• **SUPPLIED DATA**
___

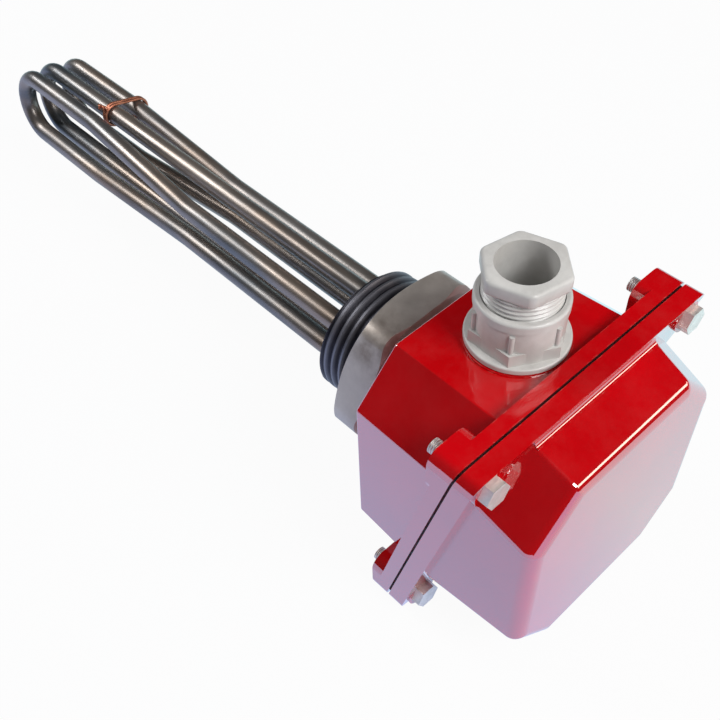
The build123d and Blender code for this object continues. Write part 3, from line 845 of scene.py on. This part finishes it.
tail_way = bundle_spot(0, -cos(TAIL_RISE), sin(TAIL_RISE))
tail_start = bundle_spot(TIE_X + TIE_WIRE_R + TIE_GAP / 2, 0, RING_R)
tail_start += tail_way * (tie_r + TIE_WIRE_R)
tail_turn = tail_way.to_track_quat("Z", "Y").to_matrix().to_4x4()
tail_frame = Matrix.Translation(tail_start) @ tail_turn
for half in (0, 180):
    deselect()
    bpy.ops.mesh.primitive_circle_add(
        vertices=TIE_STEPS,
        radius=TIE_WIRE_R,
        location=(TIE_WIRE_R, 0, 0),
        rotation=(QUARTER, 0, 0),
    )
    strand = bpy.context.object
    bpy.ops.object.transform_apply(location=True, rotation=True, scale=True)
    twist = strand.modifiers.new("twist", "SCREW")
    twist.angle = radians(360) * TAIL_L / TAIL_PITCH
    twist.screw_offset = TAIL_L
    twist.steps = twist.render_steps = TAIL_STEPS
    apply(strand, twist)
    edit(strand)
    bpy.ops.mesh.fill_holes(sides=0)
    close()
    strand.matrix_world = tail_frame @ Matrix.Rotation(radians(half), 4, "Z")
    settle(strand)
    wires.append(strand)

deselect()
for wire in wires:
    wire.select_set(True)
tie = wires[0]
bpy.context.view_layer.objects.active = tie
bpy.ops.object.join()
smooth(tie, TIE_SMOOTH)
finish_piece(tie, "copper_tie", finishes["tie_wire"], "heater")
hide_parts("tie_wire")


# Fillet between the cover's flange and its top: a square bar hollowed by a round one

lean = Vector((COVER_LEAN, 0, 1)).normalized()
out = Vector((1, 0, -COVER_LEAN)).normalized()
bar_place, round_place = (
    COVER_ROOT + (out + lean) * ROOT_R * share for share in (ROOT_BAR_SHARE, ROOT_ROUND_SHARE)
)
deselect()
bpy.ops.mesh.primitive_cube_add(
    size=1,
    location=bar_place,
    rotation=(0, atan(COVER_LEAN), 0),
    scale=(ROOT_R, 2 * ROOT_HALF_Y, ROOT_R),
)
strip = bpy.context.object
settle(strip)
hollow = cylinder(
    ROOT_R, -2 * ROOT_HALF_Y, 2 * ROOT_HALF_Y, Matrix.Rotation(QUARTER, 3, "X")
)
hollow.location = round_place
settle(hollow)
combine(strip, hollow, "DIFFERENCE")
smooth(strip, ROOT_SMOOTH)
finish_piece(strip, "cover_root_fillet", paint_finish, "heater")


# Gland nut: low hexagon with rounded corners on a threaded spigot

nut_turn = Matrix.Rotation(NUT_TURN, 3, "Z")
gland_nut = hexagon(NUT_FLATS, NUT_CORNER_R, NUT_TOP - NUT_T, NUT_TOP, nut_turn)
apply(gland_nut, round_edges(gland_nut, "rims", NUT_EDGE_R, RIM_STEPS, RIM_ANGLE))
gland_nut.location.x = GLAND_X
settle(gland_nut)
spigot_top = NUT_TOP - NUT_T / 2
spigot = wound(
    "Z", (GLAND_X, 0, 0), SPIGOT_END, spigot_top, SPIGOT_R, SPIGOT_PITCH, SPIGOT_DEPTH
)
combine(gland_nut, spigot, "UNION")
cable_way = cylinder(NUT_WAY_R, SPIGOT_END - NUT_T, NUT_TOP + NUT_T, x=GLAND_X)
combine(gland_nut, cable_way, "DIFFERENCE")
smooth(gland_nut, TURNED_SMOOTH)
finish_piece(gland_nut, "gland_top_nut", finishes["gland_nut"], "nut")
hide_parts("gland_nut")


# Floor: white to the camera apart from the object's shadow, tinted to metal and paint

deselect()
bpy.ops.mesh.primitive_plane_add(
    size=FLOOR_SIZE, location=(0, 0, cad_box[0][2] - FLOOR_GAP)
)
floor = bpy.context.object
floor.name = "floor"
floor_material = bpy.data.materials.new("pale floor")
floor_material.use_nodes = True
tree = floor_material.node_tree
surface = tree.nodes["Principled BSDF"]
surface.inputs["Base Color"].default_value = FLOOR_COLOUR
surface.inputs["Roughness"].default_value = FLOOR_ROUGHNESS
path = tree.nodes.new("ShaderNodeLightPath")
glow = node(tree, "ShaderNodeEmission", Color=(1, 1, 1, 1), Strength=1.0)
mirrored = node(tree, "ShaderNodeEmission", Strength=1.0)
spot = tree.nodes.new("ShaderNodeNewGeometry")
parts = tree.nodes.new("ShaderNodeSeparateXYZ")
across = node(tree, "ShaderNodeMapRange", From_Min=TINT_START, From_Max=TINT_END)
tint = node(tree, "ShaderNodeMix", data_type="RGBA")
tint.inputs[MIX_FIRST].default_value = TINT_START_COLOUR
tint.inputs[MIX_SECOND].default_value = TINT_END_COLOUR
seen = tree.nodes.new("ShaderNodeMixShader")
reflected = tree.nodes.new("ShaderNodeMixShader")
shown = node(tree, "ShaderNodeMath", operation="MULTIPLY")
shown.inputs[1].default_value = FLOOR_WHITE
link(
    tree,
    (spot.outputs["Position"], parts.inputs[0]),
    (parts.outputs["Y"], across.inputs["Value"]),
    (across.outputs["Result"], tint.inputs["Factor"]),
    (tint.outputs[MIX_RESULT], mirrored.inputs["Color"]),
    (path.outputs["Is Camera Ray"], shown.inputs[0]),
    (shown.outputs[0], seen.inputs[0]),
    (path.outputs["Is Glossy Ray"], reflected.inputs[0]),
    (surface.outputs[0], reflected.inputs[1]),
    (mirrored.outputs[0], reflected.inputs[2]),
    (reflected.outputs[0], seen.inputs[1]),
    (glow.outputs[0], seen.inputs[2]),
    (seen.outputs[0], tree.nodes["Material Output"].inputs["Surface"]),
)
floor.data.materials.append(floor_material)


# World: plain light on the object, dark to what mirrors it, white to the camera

world = bpy.data.worlds.new("studio")
bpy.context.scene.world = world
world.use_nodes = True
tree = world.node_tree
room = tree.nodes["Background"]
room.inputs["Color"].default_value, room.inputs["Strength"].default_value = ROOM
dark, white = (
    node(tree, "ShaderNodeBackground", Color=colour, Strength=strength)
    for colour, strength in (ROOM_MIRRORED, ROOM_SEEN)
)
path = tree.nodes.new("ShaderNodeLightPath")
by_gloss = tree.nodes.new("ShaderNodeMixShader")
by_camera = tree.nodes.new("ShaderNodeMixShader")
link(
    tree,
    (path.outputs["Is Glossy Ray"], by_gloss.inputs[0]),
    (room.outputs[0], by_gloss.inputs[1]),
    (dark.outputs[0], by_gloss.inputs[2]),
    (path.outputs["Is Camera Ray"], by_camera.inputs[0]),
    (by_gloss.outputs[0], by_camera.inputs[1]),
    (white.outputs[0], by_camera.inputs[2]),
    (by_camera.outputs[0], tree.nodes["World Output"].inputs["Surface"]),
)


# Lamps


def lamp(name, place, aim, wide, high, power, colour=(1, 1, 1)):
    """A soft rectangle of light at a place, turned to what it is aimed at."""
    data = bpy.data.lights.new(name, "AREA")
    data.shape = "RECTANGLE"
    data.size = wide
    data.size_y = high
    data.energy = power
    data.color = colour
    made = bpy.data.objects.new(name, data)
    bpy.context.scene.collection.objects.link(made)
    made.location = place
    made.rotation_euler = (Vector(aim) - Vector(place)).to_track_quat("-Z", "Y").to_euler()


lamp("overhead softbox", (1.05, 0.05, 1.0), (0, 0, 0), 0.6, 0.6, 17)
lamp("front strip", (0.88, 0.59, 0.50), (0.1, 0, 0), 0.9, 0.2, 2.2, (1, 0.84, 0.70))
lamp("back strip", (-0.95, -0.35, 0.75), (-0.1, 0, 0), 0.4, 0.4, 6)


# Camera at the photograph's viewing angle

camera_data = bpy.data.cameras.new("camera")
camera_data.sensor_width = SENSOR
camera_data.lens = LENS
camera = bpy.data.objects.new("camera", camera_data)
bpy.context.scene.collection.objects.link(camera)
turned = Matrix((CAMERA_RIGHT, -CAMERA_DOWN, -CAMERA_AHEAD)).transposed().to_4x4()
camera.matrix_world = Matrix.Translation(CAMERA_AT) @ turned
bpy.context.scene.camera = camera

bpy.context.scene.view_settings.view_transform = "Standard"
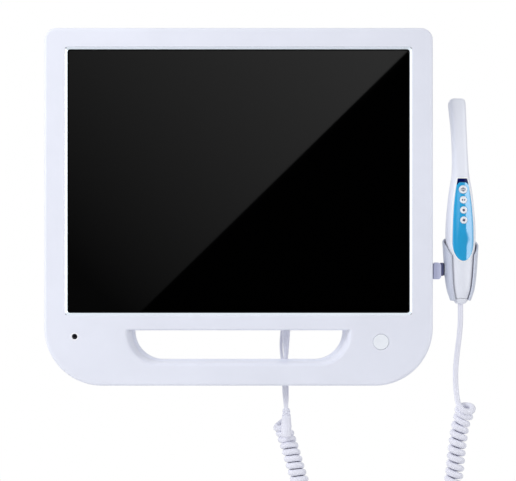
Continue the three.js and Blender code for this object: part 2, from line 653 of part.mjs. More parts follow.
// The coils hang in one deep loop from below the handpiece to just behind the sleeve.
const COIL_POINTS = [
  [228, -29.5, -217.8], [224.3, -28, -236.4], [221.5, -28, -257], [218.5, -27.5, -285],
  [213.5, -26.5, -318], [203, -25, -350], [184, -22.5, -376], [158, -19, -391], [130, -16, -391],
  [104, -13, -377], [84, -11, -352], [70, -9, -320], [59.5, -7, -288.2], [52.6, -2, -264.9],
  [49.1, 1.2, -255], [46.9, 1.7, -247.9], [44.9, 1.7, -240.7],
];
add('curly_cord', tube(COIL_POINTS, CORD.coil / 2, 10, 44), FINISH.cable);

// Two thin leads run from the plug down behind the monitor and meet in the tapered sleeve.
const SLEEVE = { x: 48.5, y: -14.2, top: -222, bottom: -251.5 };
const VIDEO_POINTS = [
  [48.3, -8.8, -168.4], [47.4, -8.8, -180], [46.4, -9.6, -195], [47, -12.5, -209], [48.2, -15.3, -221],
];
const POWER_POINTS = [
  [44.8, -2.6, -138.8], [43.9, -2.5, -148], [43.3, -2.4, -158], [44.2, -2.8, -171], [47, -4, -184],
  [49.2, -6.2, -198], [49.4, -9.3, -211], [48.8, -11, -221],
];
add('video_lead', tube(VIDEO_POINTS, CORD.video / 2, 8, 10), FINISH.cable);
add('power_lead', tube(POWER_POINTS, CORD.power / 2, 8, 18), FINISH.cable);
add('splitter_sleeve', alongZ([
  [0, SLEEVE.bottom], [5.2, SLEEVE.bottom], [4, SLEEVE.top - 8], [4, SLEEVE.top], [0, SLEEVE.top],
], SLEEVE.x, SLEEVE.y, 20), FINISH.cable);

// The plug is a moulded block with a tapered strain relief below and a metal nose in the socket.
const PLUG = { y0: -13.8, y1: -0.6, top: -124.4, bottom: -138.4, reliefEnd: -168 };
add('camera_plug', join(
  block([PORT.x - 6.5, PLUG.y0, PLUG.bottom], [PORT.x + 6.5, PLUG.y1, PLUG.top]),
  alongZ([
    [0, PLUG.reliefEnd], [CORD.video / 2 + 0.1, PLUG.reliefEnd], [4.7, PLUG.bottom],
    [4.7, PLUG.bottom + 1], [0, PLUG.bottom + 1],
  ], PORT.x, -8.8, 20),
  alongZ(disc(3.9, PLUG.top - 1, PLUG.top + 6), PORT.x, PORT.y, 20),
), FINISH.cable);

export default parts;
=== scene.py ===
"""Looks of the intraoral camera set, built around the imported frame.

The object is a monitor with a hand-hold, a swivelling holder on its right side, the camera handpiece in the
holder, and a curly cord. Pieces are drawn in millimetres in the frame's axes (+Z up, the screen faces -Y)
and become metres when they are made. A part's place comes from the frame.
"""
import json
from math import atan, atan2, cos, hypot, pi, radians, sin, sqrt

import bmesh
import bpy
from mathutils import Matrix, Vector


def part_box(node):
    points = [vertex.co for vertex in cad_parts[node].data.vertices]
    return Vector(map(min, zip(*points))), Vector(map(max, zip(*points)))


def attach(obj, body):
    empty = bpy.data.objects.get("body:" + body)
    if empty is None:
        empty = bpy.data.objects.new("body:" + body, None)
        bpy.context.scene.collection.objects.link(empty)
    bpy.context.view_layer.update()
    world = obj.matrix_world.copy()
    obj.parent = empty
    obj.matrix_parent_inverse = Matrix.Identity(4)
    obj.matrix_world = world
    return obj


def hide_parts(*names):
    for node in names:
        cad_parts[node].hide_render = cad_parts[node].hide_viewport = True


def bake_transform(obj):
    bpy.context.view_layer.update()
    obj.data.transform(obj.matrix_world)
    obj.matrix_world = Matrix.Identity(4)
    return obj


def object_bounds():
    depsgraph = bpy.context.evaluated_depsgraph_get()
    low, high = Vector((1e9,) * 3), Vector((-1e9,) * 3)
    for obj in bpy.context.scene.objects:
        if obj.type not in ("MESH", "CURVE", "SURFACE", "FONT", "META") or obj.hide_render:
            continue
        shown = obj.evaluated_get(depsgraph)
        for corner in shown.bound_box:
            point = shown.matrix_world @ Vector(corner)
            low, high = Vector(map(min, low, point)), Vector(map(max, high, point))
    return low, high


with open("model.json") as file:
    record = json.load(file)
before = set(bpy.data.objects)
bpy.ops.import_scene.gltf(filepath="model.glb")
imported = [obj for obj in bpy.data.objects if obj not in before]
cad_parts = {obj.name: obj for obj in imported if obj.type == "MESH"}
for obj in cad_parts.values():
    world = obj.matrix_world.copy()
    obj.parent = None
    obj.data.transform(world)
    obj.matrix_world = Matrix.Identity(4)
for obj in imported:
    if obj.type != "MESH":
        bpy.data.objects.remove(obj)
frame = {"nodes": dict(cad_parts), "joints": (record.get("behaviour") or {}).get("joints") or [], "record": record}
cad_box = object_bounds()
MM = 0.001
JOINTS = {joint["name"]: joint for joint in frame["joints"]}


def corners(node):
    """Lowest and highest corner of a CAD node, in millimetres."""
    low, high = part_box(node)
    return low / MM, high / MM


def middle(node):
    low, high = corners(node)
    return (low + high) / 2


# ---- camera ------------------------------------------------------------------------------------
IMAGE_WIDTH, VIEW_DISTANCE = 516, 1400  # millimetres seen at the monitor's front, and the way to it
VIEW_X, VIEW_Z = 19.5, -50.5  # the camera looks straight at the monitor's front from here
BEZEL_LOW, BEZEL_HIGH = corners("front_bezel")
FRONT = BEZEL_LOW.y

scene = bpy.context.scene
camera = bpy.data.objects.new("camera", bpy.data.cameras.new("camera"))
scene.collection.objects.link(camera)
scene.camera = camera
camera.data.sensor_width = 36
camera.data.lens = camera.data.sensor_width * VIEW_DISTANCE / IMAGE_WIDTH
camera.location = Vector((VIEW_X, FRONT - VIEW_DISTANCE, VIEW_Z)) * MM
camera.rotation_euler = (radians(90), 0, 0)
camera.data.clip_start, camera.data.clip_end = 0.05, 50


# ---- materials ---------------------------------------------------------------------------------
def node_material(name):
    made = bpy.data.materials.new(name)
    made.use_nodes = True
    tree = made.node_tree
    return made, tree.nodes, tree.links, tree.nodes["Principled BSDF"]


def noise(nodes, links, vector, scale, detail=2):
    made = nodes.new("ShaderNodeTexNoise")
    made.inputs["Scale"].default_value = scale
    made.inputs["Detail"].default_value = detail
    links.new(vector, made.inputs["Vector"])
    return made.outputs["Fac"]


def uneven_gloss(nodes, links, shader, source, low, high):
    gloss = nodes.new("ShaderNodeMapRange")
    gloss.inputs["To Min"].default_value = low
    gloss.inputs["To Max"].default_value = high
    links.new(source, gloss.inputs["Value"])
    links.new(gloss.outputs["Result"], shader.inputs["Roughness"])


def two_tone(nodes, links, shader, source, first, second):
    tint = nodes.new("ShaderNodeMixRGB")
    tint.inputs["Color1"].default_value = (*first, 1)
    tint.inputs["Color2"].default_value = (*second, 1)
    links.new(source, tint.inputs["Fac"])
    links.new(tint.outputs["Color"], shader.inputs["Base Color"])


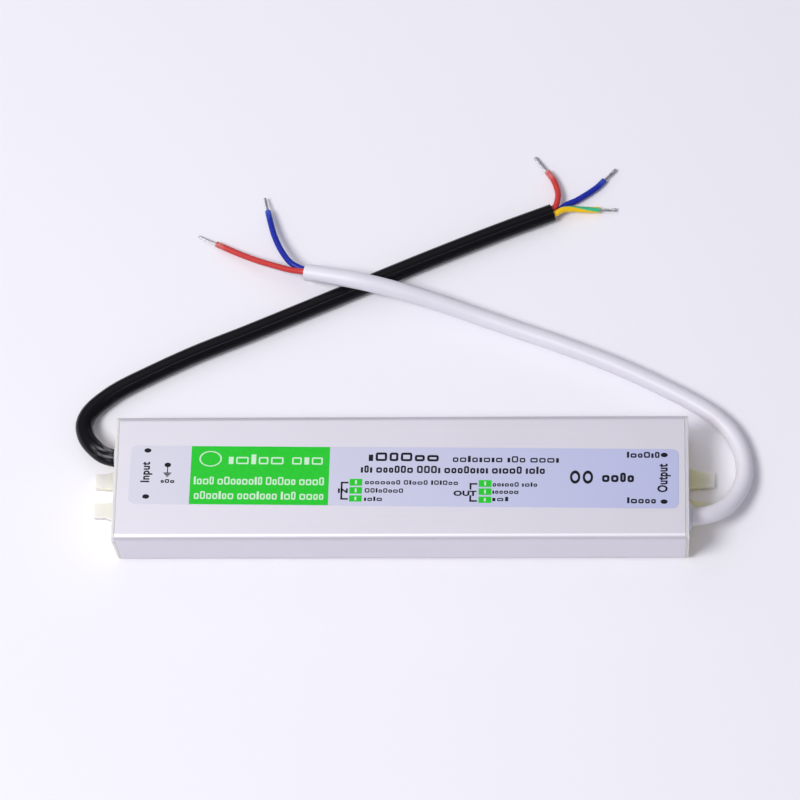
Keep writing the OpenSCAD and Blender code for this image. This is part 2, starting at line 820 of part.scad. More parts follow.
// Small parts
module optocoupler() {
    color("black") {
        translate([opto_at[0], opto_at[1], board_top + 0.5]) {
            translate([-2.3, -3.2, 0]) cube([4.6, 6.4, 3.4]);
            for (sx = [-1, 1], sy = [-1, 1])
                translate([sx * 1.27 - pin_r, sy > 0 ? 3 : -3.81 - pin_r, 1.5])
                    cube([pin_d, 0.81 + pin_r, 0.4]);
        }
        pins(opto_pins, board_top + 2.4);
    }
}

module controller_chip() {
    color("black") translate([chip_at[0], chip_at[1], board_top]) {
        translate([-2.45, -1.95, 0.1]) cube([4.9, 3.9, 1.5]);
        for (i = [-1.5:1:1.5], s = [-1, 1]) {
            translate([i * 1.27 - 0.2, s > 0 ? 1.9 : -3, 0]) cube([0.4, 1.1, 0.2]);
            translate([i * 1.27 - 0.2, s > 0 ? 1.9 : -2.3, 0.1]) cube([0.4, 0.4, 0.8]);
        }
    }
}

module chip_resistors() {
    color("dimgray") for (at = resistor_at)
        translate([at[0] - 1.6, at[1] - 0.8, board_top]) cube([3.2, 1.6, 0.6]);
}

module signal_diodes() {
    z = board_top + lift + 1.35;
    color("dimgray") {
        for (at = diode_at) translate([at[0], at[1], z]) rotate([0, 90, 0]) {
            cylinder(h = 5.2, r = 1.35, center = true);
            cylinder(h = 10 + pin_d, r = pin_r, center = true);
        }
        pins(diode_pins, z);
    }
}

// Output choke: a ferrite drum with its coil between the flanges
drum_flange = 1.4;
drum_waist = 5;
drum_rim = 0.6;

module output_choke_core() {
    color("dimgray") {
        translate([drum_at[0], drum_at[1], board_top]) rotate_extrude() polygon([
            [0, 0], [drum_d / 2, 0], [drum_d / 2, drum_flange], [drum_waist / 2, drum_flange],
            [drum_waist / 2, drum_h - drum_flange], [drum_d / 2, drum_h - drum_flange],
            [drum_d / 2, drum_h], [0, drum_h]
        ]);
        pins(drum_pins, board_top + 1);
    }
}

module output_choke_winding() {
    color("peru") translate([drum_at[0], drum_at[1], board_top + drum_flange]) difference() {
        cylinder(h = drum_h - 2 * drum_flange, r = drum_d / 2 - drum_rim);
        translate([0, 0, -1]) cylinder(h = drum_h, r = drum_waist / 2);
    }
}

// Everything that the compound flows around
module embedded() {
    circuit_board();
    solder_joints();
    insulating_sheet();
    for (p = concat(three_pads, two_pads)) pin(p, board_top);
    input_live_lead();
    input_neutral_lead();
    input_earth_lead();
    output_positive_lead();
    output_negative_lead();
    input_fuse();
    surge_varistor();
    filter_capacitor();
    filter_choke_core();
    filter_choke_windings();
    bridge_rectifier();
    bulk_capacitors();
    switching_transistor();
    transistor_pad();
    transformer_core_halves();
    transformer_bobbin();
    transformer_winding();
    safety_capacitor();
    optocoupler();
    controller_chip();
    chip_resistors();
    signal_diodes();
    output_rectifier();
    rectifier_pad();
    output_capacitors();
    output_choke_core();
    output_choke_winding();
}

module potting_compound() {
    color("darkolivegreen") difference() {
        along_x(-plug_end, 2 * plug_end) case_bore();
        embedded();
        at_cable(-plug_end - 1, 1)
            cylinder(h = plug_end + 1 - jacket_end, r = input_d / 2 + cable_gap);
        at_cable(jacket_end, -1)
            cylinder(h = plug_end + 1 - jacket_end, r = output_d / 2 + cable_gap);
    }
}

aluminium_case();
input_end_cap();
output_end_cap();
rating_label();
input_cable();
output_cable();
input_live_core();
input_neutral_core();
input_earth_core();
output_positive_core();
output_negative_core();
input_conductors();
output_conductors();
input_live_lead();
input_neutral_lead();
input_earth_lead();
output_positive_lead();
output_negative_lead();
circuit_board();
solder_joints();
insulating_sheet();
potting_compound();
input_fuse();
surge_varistor();
filter_capacitor();
filter_choke_core();
filter_choke_windings();
bridge_rectifier();
bulk_capacitors();
switching_transistor();
transistor_pad();
transformer_core_halves();
transformer_bobbin();
transformer_winding();
safety_capacitor();
optocoupler();
controller_chip();
chip_resistors();
signal_diodes();
output_rectifier();
rectifier_pad();
output_capacitors();
output_choke_core();
output_choke_winding();
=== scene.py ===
"""Looks, label print, leads and studio for a slim sealed lighting transformer."""

import json
import math
import random

import bmesh
import bpy
from bpy.props import FloatProperty, FloatVectorProperty, IntProperty, PointerProperty
from mathutils import Matrix, Vector


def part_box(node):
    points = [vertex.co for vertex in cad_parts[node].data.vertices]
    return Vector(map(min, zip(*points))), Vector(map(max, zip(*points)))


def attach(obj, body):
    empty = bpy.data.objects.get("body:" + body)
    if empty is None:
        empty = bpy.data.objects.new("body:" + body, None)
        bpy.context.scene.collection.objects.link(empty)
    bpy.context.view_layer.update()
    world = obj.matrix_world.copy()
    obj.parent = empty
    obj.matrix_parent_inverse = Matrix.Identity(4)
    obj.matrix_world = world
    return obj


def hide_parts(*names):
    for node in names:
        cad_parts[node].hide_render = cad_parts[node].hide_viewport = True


bl_info = {
    "name": "Sealed Lighting Transformer",
    "version": (1, 0, 0),
    "blender": (4, 5, 0),
    "location": "3D View > Sidebar > Transformer",
    "description": "Finishes the case, end caps, label, leads and board of a sealed transformer",
    "category": "Object",
}

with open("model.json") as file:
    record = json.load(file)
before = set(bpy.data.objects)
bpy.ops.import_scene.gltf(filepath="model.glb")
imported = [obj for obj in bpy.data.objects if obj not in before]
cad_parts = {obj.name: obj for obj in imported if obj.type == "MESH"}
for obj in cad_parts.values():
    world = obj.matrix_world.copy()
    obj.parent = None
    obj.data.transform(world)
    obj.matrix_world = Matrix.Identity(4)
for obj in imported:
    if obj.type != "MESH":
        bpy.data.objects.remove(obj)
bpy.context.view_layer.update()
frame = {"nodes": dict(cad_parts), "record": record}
SLOT_COLOURS = {m["slot"]: (*m["base_color"], 1.0) for m in frame["record"]["materials"]}
NODE_SLOTS = {p["node"]: p["material_slot"] for p in frame["record"]["subparts"]}
MM = 0.001
FULL_TURN = 2 * math.pi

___

• **EXERCISE REQUIREMENTS**
Quote nothing but the lines that run from the line containing "Keep writing the" through the line containing "drum_rim = 0.6;", keeping both of them word for word.

• **THE COMPLETED TASK**
Keep writing the OpenSCAD and Blender code for this image. This is part 2, starting at line 820 of part.scad. More parts follow.
// Small parts
module optocoupler() {
    color("black") {
        translate([opto_at[0], opto_at[1], board_top + 0.5]) {
            translate([-2.3, -3.2, 0]) cube([4.6, 6.4, 3.4]);
            for (sx = [-1, 1], sy = [-1, 1])
                translate([sx * 1.27 - pin_r, sy > 0 ? 3 : -3.81 - pin_r, 1.5])
                    cube([pin_d, 0.81 + pin_r, 0.4]);
        }
        pins(opto_pins, board_top + 2.4);
    }
}

module controller_chip() {
    color("black") translate([chip_at[0], chip_at[1], board_top]) {
        translate([-2.45, -1.95, 0.1]) cube([4.9, 3.9, 1.5]);
        for (i = [-1.5:1:1.5], s = [-1, 1]) {
            translate([i * 1.27 - 0.2, s > 0 ? 1.9 : -3, 0]) cube([0.4, 1.1, 0.2]);
            translate([i * 1.27 - 0.2, s > 0 ? 1.9 : -2.3, 0.1]) cube([0.4, 0.4, 0.8]);
        }
    }
}

module chip_resistors() {
    color("dimgray") for (at = resistor_at)
        translate([at[0] - 1.6, at[1] - 0.8, board_top]) cube([3.2, 1.6, 0.6]);
}

module signal_diodes() {
    z = board_top + lift + 1.35;
    color("dimgray") {
        for (at = diode_at) translate([at[0], at[1], z]) rotate([0, 90, 0]) {
            cylinder(h = 5.2, r = 1.35, center = true);
            cylinder(h = 10 + pin_d, r = pin_r, center = true);
        }
        pins(diode_pins, z);
    }
}

// Output choke: a ferrite drum with its coil between the flanges
drum_flange = 1.4;
drum_waist = 5;
drum_rim = 0.6;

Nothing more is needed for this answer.